Marino indossa gli stessi vestiti di ieri: pantaloni neri, giacca a vento nera e berretto del Dipartimento di polizia di Los Angeles. Non si è fatto la barba e ha gli occhi pesti. Forse, dopo aver bevuto con i suoi amici è andato a trovare una delle sue amichette, donne in genere volgari e appariscenti che rimorchia al bowling.
«Se sei di questo umore, forse è meglio che alla riunione vada io sola» gli dice Kay. «In fondo tu non sei invitato. Non voglio fare brutte figure. So benissimo che effetto ti fa lo zucchero, da quando sei a dieta.»
«Se sono di questo umore ho le mie buone ragioni» borbotta Marino guardando la porta chiusa.
«Che cosa è successo?»
«Circolano delle voci» risponde truce. «Sul tuo conto.»
«Quali voci?» Kay Scarpetta odia i pettegolezzi e in genere non ci bada.
«Dicono che stai per tornare a lavorare qui, che sei a Richmond per questo.» La guarda con fare accusatorio e beve un sorso di caffè dolcissimo. «Mi stai nascondendo qualcosa?»
«Pensi che stia veramente per tornare a Richmond?» dice Kay Scarpetta. «Mi stupisce che tu creda a questi pettegolezzi.»
«Io a Richmond non torno, ti avverto» dice Marino, come se si stesse parlando di lui. «Non pensarci nemmeno.»
«Infatti non ci penso. Non pensarci neanche tu e facciamola finita.» Apre la porta della sala riunioni.
Marino può seguirla dentro, se vuole, oppure restare fuori a bere caffè zuccherato tutto il giorno: Kay non ha intenzione di pregarlo e supplicarlo. Cercherà più tardi di capire che cosa lo preoccupa tanto: adesso ha una riunione con il dottor Marcus, l’FBI e Jack Fielding, che ieri sera l’ha invitata a cena e poi non si è fatto trovare. Va a sedersi nel più perfetto silenzio. Marino la segue e le si siede vicino.
«Bene, possiamo cominciare» esordisce Marcus. «Lei ha già conosciuto l’agente speciale Weber dell’unità Profili psicologici dell’FBI» dice a Kay Scarpetta. Marcus ha sbagliato il nome dell’unità: Karen Weber poco fa ha detto di essere dell’unità Scienze comportamentali. «Abbiamo un problema serio.

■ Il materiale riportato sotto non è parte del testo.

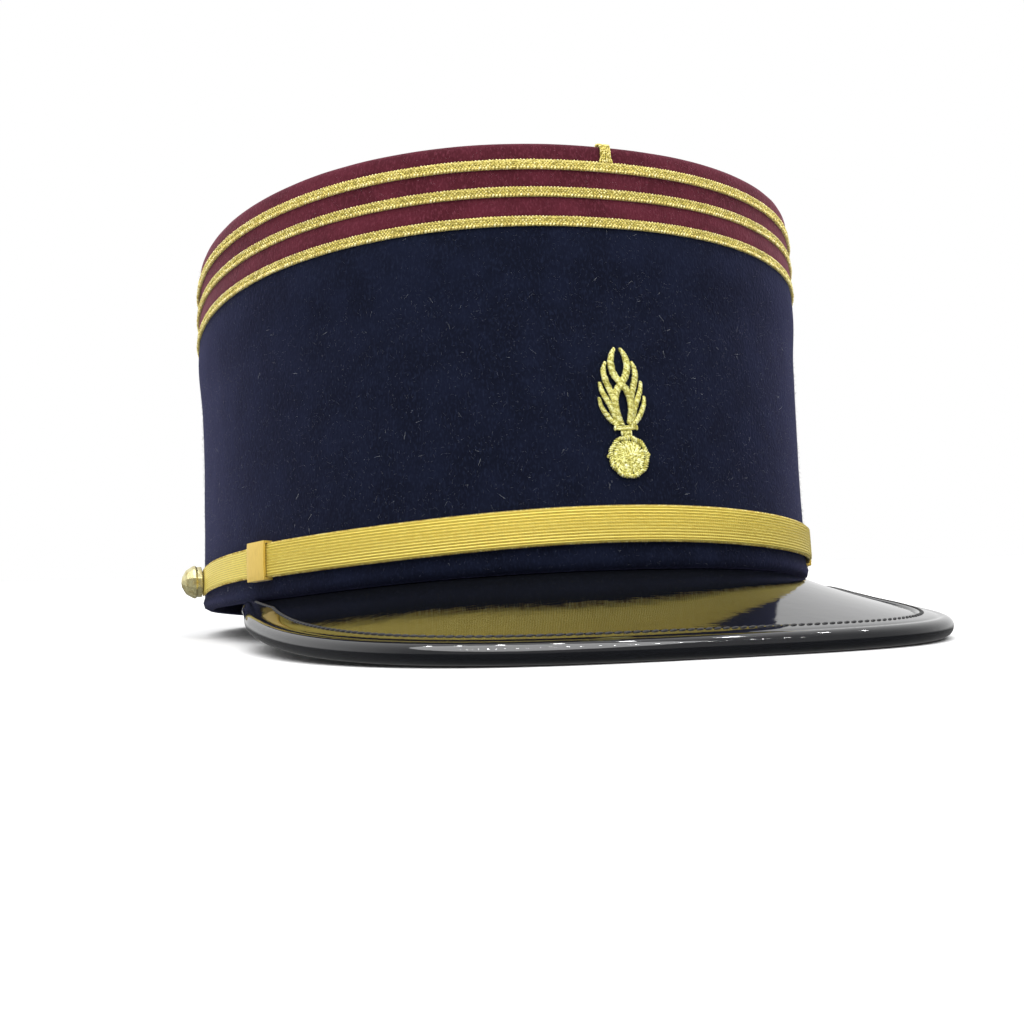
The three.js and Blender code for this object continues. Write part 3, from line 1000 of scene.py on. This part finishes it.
@dataclass
class Badge:
    """Embroidered flaming ball: tongues of flame over a collar and a round ball."""

    shop: Workshop
    wall: CrownWall
    finish: bpy.types.Material
    ball_height: float = 25.7
    rope_radius: float = 4.5
    collar_height: float = 32.4
    fullness: float = 1.2
    flame_scale: float = 0.955
    spacing: float = 0.34
    lean: float = 2.5
    # Rings of the ball's stitches, from the rim inwards: distance from its middle, length and number.
    ball_rings: tuple[tuple[float, float, int], ...] = (
        (3.3, 1.6, 46),
        (2.4, 1.6, 34),
        (1.5, 1.5, 22),
        (0.6, 1.4, 12),
    )
    rope_stitches: int = 54
    rope_lobes: int = 9
    crossing: Strand = Strand(
        (
            (0.95, 33.4, 0.62),
            (1.75, 36.4, 0.74),
            (1.9, 39.2, 0.8),
            (1.2, 41.7, 0.8),
            (-0.3, 43.7, 0.78),
            (-1.55, 45.8, 0.8),
            (-2.0, 48.2, 0.76),
            (-1.6, 50.4, 0.62),
            (-0.75, 52.0, 0.36),
        ),
        0.75,
    )
    outer: tuple[Strand, ...] = (
        Strand(
            (
                (1.9, 38.0, 0.6),
                (2.4, 40.4, 0.66),
                (3.1, 42.6, 0.7),
                (3.75, 44.8, 0.7),
                (3.9, 46.9, 0.58),
                (3.3, 48.7, 0.34),
            ),
            0.55,
        ),
        Strand(
            (
                (1.7, 33.6, 0.6),
                (2.5, 36.2, 0.66),
                (3.4, 38.6, 0.66),
                (4.3, 40.5, 0.62),
                (4.9, 42.2, 0.52),
                (5.1, 43.7, 0.36),
            ),
            0.5,
        ),
        Strand(
            ((1.7, 33.2, 0.55), (3.0, 34.2, 0.6), (4.3, 35.9, 0.62), (5.3, 38.0, 0.52), (5.65, 40.0, 0.34)),
            0.45,
        ),
    )

    def basis(self, side: float, height: float, outset: float) -> Matrix:
        """Frame on the wall at a distance from the centre line."""
        return self.wall.basis(self.route.angle(side), height, outset)

    def stitch(self, at: Vector, lift: float, turn: float, size: Colour) -> Matrix:
        """One stitch laid on the badge.

        Args:
            at: Side and height.
            lift: Height above the cloth.
            turn: Direction of its length, in radians from level.
            size: Length, breadth and thickness.

        Returns:
            Its matrix in the cap's frame.
        """
        lean = math.radians(self.lean)
        heart = Vector((0, self.collar_height))
        leaning = heart + Matrix.Rotation(lean, 2) @ (at - heart)
        shape = Matrix.Rotation(turn + lean, 4, "Z") @ Matrix.Diagonal((*size, 1.0))
        return self.basis(leaning.x, leaning.y, lift) @ shape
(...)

Come se non ne avessimo già abbastanza.» Ha la faccia cupa e lo sguardo gelido. «Dottoressa Scarpetta, lei ieri ha condotto una nuova autopsia sul corpo di Gilly Paulsson, dico bene? Ha anche esaminato Whitby, l’infortunio sul lavoro?»
Fielding guarda una pratica e non dice nulla. Ha la faccia rossa.
«Non userei la parola “esaminato”» risponde Kay Scarpetta, lanciando un’occhiata a Fielding. «A che cosa vuole arrivare, comunque?»
«L’ha toccato?» domanda l’agente speciale dell’FBI.
«Scusate, l’FBI è coinvolta anche nella morte del signor Whitby?» chiede Kay.
«Non è da escludere. Speriamo di no, ma è possibile» risponde l’agente speciale Karen Weber, che sembra divertirsi a interrogare l’ex direttrice dell’istituto.